Capturing family photos is so important! Just click now and share later. I am so guilty of this! We all love posting about where we are and what we are doing. Getting caught up in that web of sharing is so slippery. I have so often caught myself taking the best picture and then spent 30 minutes crafting the perfect caption while the moment slips away. Don’t take the bait! Be creative with those family pictures! Snap away and grab the smiles, the laughs, the silliness and even the crabby faces when someone is unhappy. Then put your phone away. Tell the world about it later because you might miss the next best thing if you don’t.

Going Home …

Build some time into your trip home for recapping with your family. Involve your kiddos and find out what meant the most to them and what they want to do on the next! We spend the drive home planning our next trip. My husband quickly learned that this keeps me from being one sad momma. Soak up every last minute having dance parties in the car and playing those cheesy car games. This is a great way to show your kids the importance of enjoying the journey and not focusing on the destination.

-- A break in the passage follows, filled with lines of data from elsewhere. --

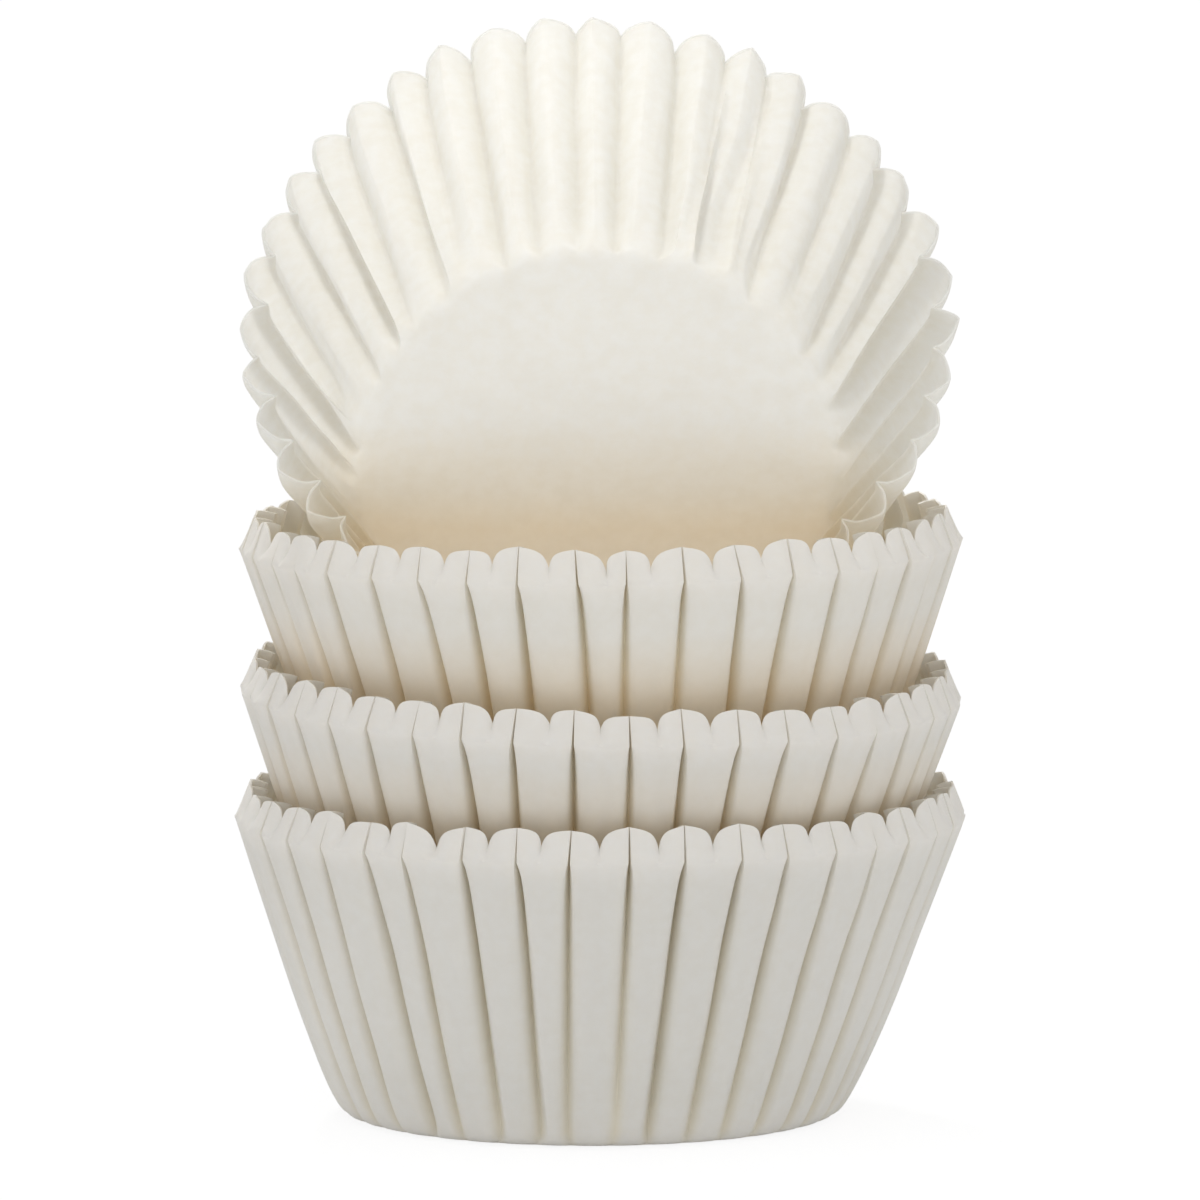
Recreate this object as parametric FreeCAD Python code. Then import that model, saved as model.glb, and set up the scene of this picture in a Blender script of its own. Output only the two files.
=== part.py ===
import FreeCAD, Part
import math
import os

from FreeCAD import Placement, Rotation, Vector

# A stack of four pleated paper baking cups, in millimetres with Z up.
# Three stand nested in each other, and the fourth lies tipped back in the mouth of the top one.
# The origin is the middle of the bottom cup's flat underside, and the front of the stack is -Y.

# The cups are alike: a flat round floor, a wall of pleats that deepen upwards, and a short lip
# where the outer ridge of each pleat leans in again. Every cup is one folded sheet.
SIZES = {
    "pleats": 40,
    "paper": 0.25,
    "floor_radius": 25.0,
    "waist_height": 12.4,
    "waist_ridge_radius": 30.2,
    "waist_fold_radius": 28.2,
    "waist_valley_mouth": 1.3,
    "waist_shoulder_drop": 0.45,
    "bend_height": 30.2,
    "bend_ridge_radius": 36.3,
    "bend_fold_radius": 32.8,
    "bend_valley_mouth": 1.2,
    "bend_shoulder_drop": 0.8,
    "rim_height": 33.5,
    "rim_ridge_radius": 35.6,
    "rim_fold_radius": 32.8,
    "rim_valley_mouth": 0.6,
    "rim_shoulder_drop": 0.5,
    "rim_crown_drop": 0.4,
    "notch_depth": 1.6,
    "notch_width": 1.0,
    "crown_share": 0.5,
    "bottom_spread": 0.8,
    "tipped_notch_depth": 0.8,
    "seat_gap": 0.3,
    "second_shift_x": -0.5,
    "second_shift_y": 0.3,
    "second_lean": 1.6,
    "second_roll": 1.0,
    "third_shift_x": 0.7,
    "third_shift_y": -0.2,
    "third_lean": 0.0,
    "third_roll": -0.8,
    "tipped_lean": 58.6,
    "tipped_back": 22.3,
    "tipped_shift_x": -0.3,
    "tipped_gap": 0.15,
    "tipped_accuracy": 0.01,
}

# The levels of the wall that have sizes of their own.
LEVELS = ("waist", "bend", "rim")

# Where each point of a pleat lies, from one inner fold (0) to the next (1).
FOLD, LEFT_SHOULDER, LEFT_CROWN, RIDGE, RIGHT_CROWN, RIGHT_SHOULDER = 0, 0.2, 0.35, 0.5, 0.65, 0.8


def make_sheet(doc):
    """Keep the driving dimensions in a spreadsheet, one named cell each."""
    sheet = doc.addObject("Spreadsheet::Sheet", "Sizes")
    for row, (name, value) in enumerate(SIZES.items(), start=1):
        sheet.set(f"A{row}", name)
        sheet.set(f"B{row}", str(value))
        sheet.setAlias(f"B{row}", name)
    doc.recompute()
    return sheet


def read_sizes(sheet):
    """Read every named cell back as a number."""
    size = {name: float(sheet.get(name)) for name in SIZES}
    size["pleats"] = round(size["pleats"])
    size["half_pitch"] = math.pi / size["pleats"]
    return size


def ridge_points(size, height, ridge_radius, shoulder_drop, valley_mouth, inset):
    """Give the shoulders and crown of one ridge, which points along +X, at one height."""
    shoulder_radius = ridge_radius - shoulder_drop
    shoulder = shoulder_radius * math.tan(size["half_pitch"]) - valley_mouth / 2 - inset
    crown = shoulder * size["crown_share"]
    return [
        (LEFT_SHOULDER, Vector(shoulder_radius - inset, -shoulder, height)),
        (LEFT_CROWN, Vector(ridge_radius - inset, -crown, height)),
        (RIGHT_CROWN, Vector(ridge_radius - inset, crown, height)),
        (RIGHT_SHOULDER, Vector(shoulder_radius - inset, shoulder, height)),
    ]


def fold_point(size, height, radius):
    """Give the inner fold before a ridge that points along +X."""
    across = Vector(radius, 0, height)
    return (FOLD, turned(across, -size["half_pitch"]))


def turned(point, angle):
    """Turn a point about the cup's axis."""
    return Rotation(Vector(0, 0, 1), math.degrees(angle)).multVec(point)


def floor_ring(size, inset):
    """Give the edge of the floor, where the pleats have run out."""
    radius = size["floor_radius"] - inset
    return [fold_point(size, inset, radius), (RIDGE, Vector(radius, 0, inset))]


def wall_ring(size, level, inset):
    """Give one pleat of the wall at the waist or at the bend below the lip."""
    height = size[level + "_height"]
    ridge = ridge_points(size, height, size[level + "_ridge_radius"], size[level + "_shoulder_drop"],
                         size[level + "_valley_mouth"], inset)
    return [fold_point(size, height, size[level + "_fold_radius"] - inset)] + ridge


def rim_ring(size, inset):
    """Give one pleat of the cut edge: high over the folds, with a notch in each ridge."""
    ridge = ridge_points(size, size["rim_height"], size["rim_ridge_radius"],
                         size["rim_shoulder_drop"], size["rim_valley_mouth"], inset)
    crown_height = size["rim_height"] - size["rim_crown_drop"]
    crown_radius = size["rim_ridge_radius"] - inset
    left, right = ridge[0], ridge[-1]
    half_notch = size["notch_width"] / 2
    notch = [
        (LEFT_CROWN, Vector(crown_radius, -half_notch, crown_height)),
        (RIDGE, Vector(crown_radius, 0, size["rim_height"] - size["notch_depth"])),
        (RIGHT_CROWN, Vector(crown_radius, half_notch, crown_height)),
    ]
    fold = fold_point(size, size["rim_height"], size["rim_fold_radius"] - inset)
    return [fold, left] + notch + [right]


def facets_between(size, first, second):
    """Join one pleat of two rings with flat facets, going from fold to fold."""
    pitch = 2 * size["half_pitch"]
    first = first + [(1, turned(first[0][1], pitch))]
    second = second + [(1, turned(second[0][1], pitch))]
    facets = []
    near, far = 0, 0
    while near + 1 < len(first) or far + 1 < len(second):
        far_left = far + 1 < len(second)
        step_near = near + 1 < len(first) and not (far_left and second[far + 1][0] < first[near + 1][0])
        corner = first[near + 1][1] if step_near else second[far + 1][1]
        corners = [first[near][1], corner, second[far][1]]
        facets.append(Part.Face(Part.makePolygon(corners + corners[:1])))
        near, far = (near + 1, far) if step_near else (near, far + 1)
    return facets


def floor_face(size, ring):
    """Close a floor ring with one flat face."""
    pitch = 2 * size["half_pitch"]
    corners = [turned(point, pleat * pitch) for pleat in range(size["pleats"]) for _, point in ring]
    return Part.Face(Part.makePolygon(corners + corners[:1]))


def cup_shape(size):
    """Fold one cup: the skin of a pleat from underside to rim and down inside, all the way round."""
    paper = size["paper"]
    rings = [
        floor_ring(size, 0),
        wall_ring(size, "waist", 0),
        wall_ring(size, "bend", 0),
        rim_ring(size, 0),
        rim_ring(size, paper),
        wall_ring(size, "bend", paper),
        wall_ring(size, "waist", paper),
        floor_ring(size, paper),
    ]
    pleat = [facet for pair in zip(rings, rings[1:]) for facet in facets_between(size, *pair)]
    pitch_degrees = 360 / size["pleats"]
    faces = [floor_face(size, rings[0]), floor_face(size, rings[-1])]
    for number in range(size["pleats"]):
        turn = Placement(Vector(), Rotation(Vector(0, 0, 1), number * pitch_degrees))
        for facet in pleat:
            face = facet.copy()
            face.Placement = turn
            faces.append(face)
    shell = Part.makeCompound(faces)
    shell.sewShape()
    cup = Part.Solid(shell.Shells[0])
    if cup.Volume < 0:
        cup.reverse()
    return cup


def profile(size, level_radius):
    """Give the radius and height of the wall at each level, from the floor up."""
    floor = [(size["floor_radius"], 0)]
    return floor + [(level_radius(size, level), size[level + "_height"]) for level in LEVELS]


def widest(size, level):
    """Give the radius that a level of the wall reaches out to."""
    return max(size[level + "_ridge_radius"], size[level + "_fold_radius"])


def narrowest(size, level):
    """Give the radius that a level of the wall comes in to."""
    return min(size[level + "_ridge_radius"] - size[level + "_shoulder_drop"], size[level + "_fold_radius"])


def height_at(levels, radius):
    """Say how high up a wall first reaches a radius: its top if it never does."""
    if radius <= levels[0][0]:
        return levels[0][1]
    for (low_radius, low), (high_radius, high) in zip(levels, levels[1:]):
        if radius <= high_radius:
            return low + (radius - low_radius) * (high - low) / (high_radius - low_radius)
    return levels[-1][1]


def nest_step(lower, upper):
    """Say how far one cup stands above the next, where its ridges meet the folds of the wall below."""
    room = lower["paper"] + lower["seat_gap"]
    inside = [(radius - room, height) for radius, height in profile(lower, narrowest)]
    outside = profile(upper, widest)
    steps = [height - height_at(outside, radius) for radius, height in inside]
    steps += [height_at(inside, radius) - height for radius, height in outside]
    return max(steps)


def cup_pose(x, y, z, lean, roll, turn):
    """Place a cup by the middle of its floor, leaning to the front and rolled to the right."""
    tilt = Rotation(Vector(1, 0, 0), lean) * Rotation(Vector(0, 1, 0), roll)
    return Placement(Vector(x, y, z), tilt * Rotation(Vector(0, 0, 1), turn))


def half_section(size, height):
    """Give the outside of half a pleat at a height, from its ridge to its fold, with X along the ridge."""
    levels = [floor_ring(size, 0), wall_ring(size, "waist", 0), wall_ring(size, "bend", 0), rim_ring(size, 0)]
    sections = []
    for ring in levels:
        fold = ring[0][1]
        corners = [point for _, point in ring if point.y > 0] or [ring[-1][1]] * 2
        sections.append(corners + [Vector(fold.x, -fold.y, fold.z)])
    for low, high in zip(sections, sections[1:]):
        if height <= high[-1].z:
            break
    share = (height - low[-1].z) / (high[-1].z - low[-1].z)
    corners = [a + (b - a) * share for a, b in zip(low, high)]
    return [Vector(x, y, 0) for x, y in [(corners[0].x, 0)] + [(point.x, point.y) for point in corners]]


def room_beside(size, local):
    """Say how far a point lies outside the pleated wall, or inside it if that is below zero."""
    pitch = 2 * size["half_pitch"]
    angle = math.atan2(local.y, local.x)
    angle = abs(angle - round(angle / pitch) * pitch)
    radius = math.hypot(local.x, local.y)
    point = Vector(radius * math.cos(angle), radius * math.sin(angle), 0)
    section = half_section(size, local.z)
    nearest = min(zip(section, section[1:]), key=lambda side: point.distanceToLineSegment(*side).Length)
    outside = (nearest[1] - nearest[0]).cross(point - nearest[0]).z < 0
    distance = point.distanceToLineSegment(*nearest).Length
    return distance if outside else -distance


def room_around(size, local):
    """Say how far a point lies outside a cup, taken as solid, in the cup's own frame."""
    radius = math.hypot(local.x, local.y)
    if local.z > size["rim_height"]:
        return math.hypot(local.z - size["rim_height"], max(0, radius - size["rim_ridge_radius"]))
    if local.z < 0:
        return math.hypot(local.z, max(0, radius - size["floor_radius"]))
    return room_beside(size, local)


def rim_points(size, pose):
    """Give the points of a cup's cut edge, inside and outside, with one more between each two."""
    pitch = 2 * size["half_pitch"]
    points = []
    for ring in (rim_ring(size, 0), rim_ring(size, size["paper"])):
        edge = [turned(point, number * pitch) for number in range(size["pleats"]) for _, point in ring]
        points += edge + [(a + b) / 2 for a, b in zip(edge, edge[1:] + edge[:1])]
    return [pose.multVec(point) for point in points]


def tipped_pose(size, carrier):
    """Lower the tipped cup until it lies just clear of the rim that carries it."""
    rim = rim_points(size, carrier)
    low = carrier.Base.z + size["floor_radius"]
    high = low + 2 * size["bend_ridge_radius"]
    while high - low > size["tipped_accuracy"]:
        middle = (low + high) / 2
        pose = cup_pose(size["tipped_shift_x"], size["tipped_back"], middle, size["tipped_lean"], 0, 90)
        into_cup = pose.inverse()
        if min(room_around(size, into_cup.multVec(point)) for point in rim) < size["tipped_gap"]:
            low = middle
        else:
            high = middle
    return pose


def spread_cup(size, amount):
    """Give the sizes of a cup that is opened by an amount at its rim, and less further down."""
    cup = dict(size)
    for level in LEVELS:
        share = size[level + "_height"] / size["rim_height"]
        cup[level + "_ridge_radius"] += amount * share
        cup[level + "_fold_radius"] += amount * share
    return cup


def cup_sizes(size):
    """Give each cup its own sizes: the bottom one is spread, and the tipped one's ridges are rounder."""
    return {
        "bottom_liner": spread_cup(size, size["bottom_spread"]),
        "second_liner": size,
        "third_liner": size,
        "tipped_liner": dict(size, notch_depth=size["tipped_notch_depth"]),
    }


def cup_poses(size, cups):
    """Place the four cups, each on the one below, with its pleats between the pleats there."""
    second_height = nest_step(cups["bottom_liner"], size)
    third_height = second_height + nest_step(size, size)
    third = cup_pose(size["third_shift_x"], size["third_shift_y"], third_height,
                     size["third_lean"], size["third_roll"], -90)
    return {
        "bottom_liner": cup_pose(0, 0, 0, 0, 0, -90),
        "second_liner": cup_pose(size["second_shift_x"], size["second_shift_y"], second_height,
                                 size["second_lean"], size["second_roll"], -90),
        "third_liner": third,
        "tipped_liner": tipped_pose(size, third),
    }


def check(doc, cups):
    """Stop with a plain message if anything in the document failed."""
    for item in doc.Objects:
        if "Invalid" in item.State or "Error" in item.State:
            raise RuntimeError(item.Label + " failed")
    for cup in cups:
        if cup.Shape.isNull() or not cup.Shape.isValid() or cup.Shape.Volume <= 0:
            raise RuntimeError(cup.Label + " has no good shape")


def main():
    doc = FreeCAD.newDocument("LinerStack")
    size = read_sizes(make_sheet(doc))
    sizes = cup_sizes(size)
    cups = []
    for label, pose in cup_poses(size, sizes).items():
        cup = doc.addObject("Part::Feature", label)
        cup.Label = label
        cup.Shape = cup_shape(sizes[label])
        cup.Placement = pose
        cups.append(cup)
    doc.recompute()
    check(doc, cups)
    os.makedirs("parts", exist_ok=True)
    for cup in cups:
        cup.Shape.exportStep("parts/" + cup.Label + ".step")
        print(cup.Label, len(cup.Shape.Faces), round(cup.Shape.Volume), cup.Placement.Base)


main()
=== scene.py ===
import math

import bmesh
import bpy
import numpy as np
from mathutils import Matrix, Vector


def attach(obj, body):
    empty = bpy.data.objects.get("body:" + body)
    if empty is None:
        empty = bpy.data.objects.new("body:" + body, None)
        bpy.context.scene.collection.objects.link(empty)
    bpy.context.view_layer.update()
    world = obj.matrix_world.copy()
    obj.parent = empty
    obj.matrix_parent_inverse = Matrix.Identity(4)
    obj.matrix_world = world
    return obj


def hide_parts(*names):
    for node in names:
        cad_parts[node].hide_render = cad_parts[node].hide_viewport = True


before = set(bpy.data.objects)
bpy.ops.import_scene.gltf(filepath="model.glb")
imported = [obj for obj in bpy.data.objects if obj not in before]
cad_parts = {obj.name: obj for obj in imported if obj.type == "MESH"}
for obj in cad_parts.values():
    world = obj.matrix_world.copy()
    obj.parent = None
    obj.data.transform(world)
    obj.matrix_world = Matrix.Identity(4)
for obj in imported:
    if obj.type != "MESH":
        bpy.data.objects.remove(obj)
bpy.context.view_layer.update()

# A stack of four pleated paper baking cups. The CAD nodes give their size and place, and each is
# replaced by a cup of thin paper with soft, uneven pleats. The frame is in metres. Lengths in the
# tables are in millimetres, and MM turns them into metres.
MM = 0.001
PLEATS = 40
PAPER = 0.2 * MM
LINERS = ("bottom_liner", "second_liner", "third_liner", "tipped_liner")

# Each cup starts as a cage with eight columns of points a pleat, from one ridge to the next.
RIDGE, CROWN, SHOULDER, FLANK, FOLD = range(5)
COLUMN_KINDS = (RIDGE, CROWN, SHOULDER, FLANK, FOLD, FLANK, SHOULDER, CROWN)
COLUMNS = len(COLUMN_KINDS)
HALF_PITCH = math.pi / PLEATS

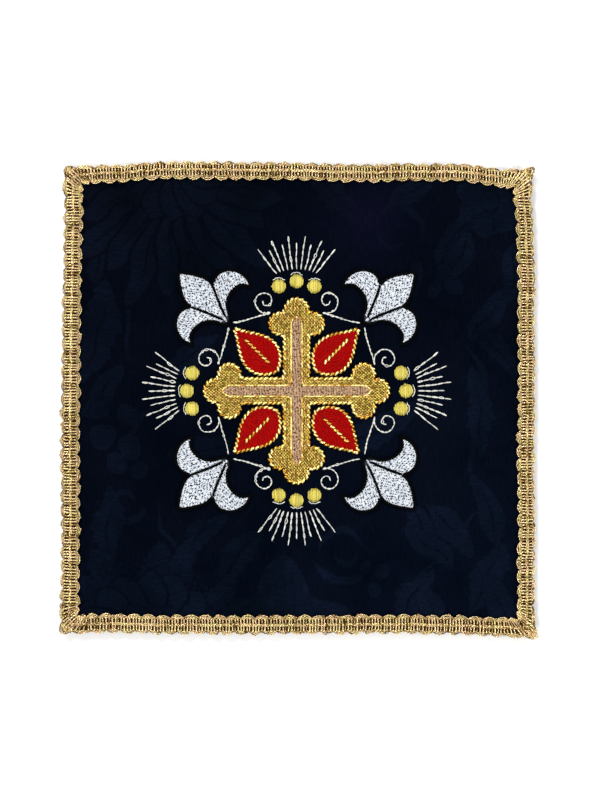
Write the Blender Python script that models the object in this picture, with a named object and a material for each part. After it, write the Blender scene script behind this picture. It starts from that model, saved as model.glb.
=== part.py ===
"""A chalice pall: a stiffened square of damask, edged with metallic gimp and embroidered in relief.

Blender metres, +Z up. The pall lies flat with its embroidered face up and its top edge
towards +Y. The origin is the middle of its underside. Sizes below are in millimetres and
one function turns them into metres when a mesh is made.
"""
import math

import bpy
import numpy as np

MM = 0.001

# The stiffened panel: cloth turned round a board, so its rim is rounded over
PANEL_HALF = 82.0
PANEL_CORNER_R = 2.5
RIM_Z = 1.1
SEAT_Z = 2.2
FIELD_Z = 2.9
SEAT_START = 1.2
SEAT_END = 6.3
FIELD_START = 16.0
PANEL_INNER_CELLS = 14
# rows: distance in from the rim, height there, from the rim up to the seat of the gimp
RIM_TOP = ((0.0, RIM_Z), (0.5, 1.85), (SEAT_START, SEAT_Z))
# rows: distance in from the rim, height there, from the rim down to the underside
RIM_BOTTOM = ((0.45, 0.3), (1.0, 0.0))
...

We’ve embraced the – we’re better together theme in our house. There are moments when even as the mom, I need a reminder that it’s true. The foundation constructed in moments like these pays forward when life gets busy and the days fill up quickly. The simplicity in sharing life experiences when the schedule is not so rigid and where the expectations are not set any higher than just having fun with each other will be what they sit down and share with their husband or wife someday. This is part of your family cornerstone. This is not just another day at the beach – you’re building your family story, and it won’t be about road trips or dole whips – it will be about enjoying the simplest of life’s gifts together.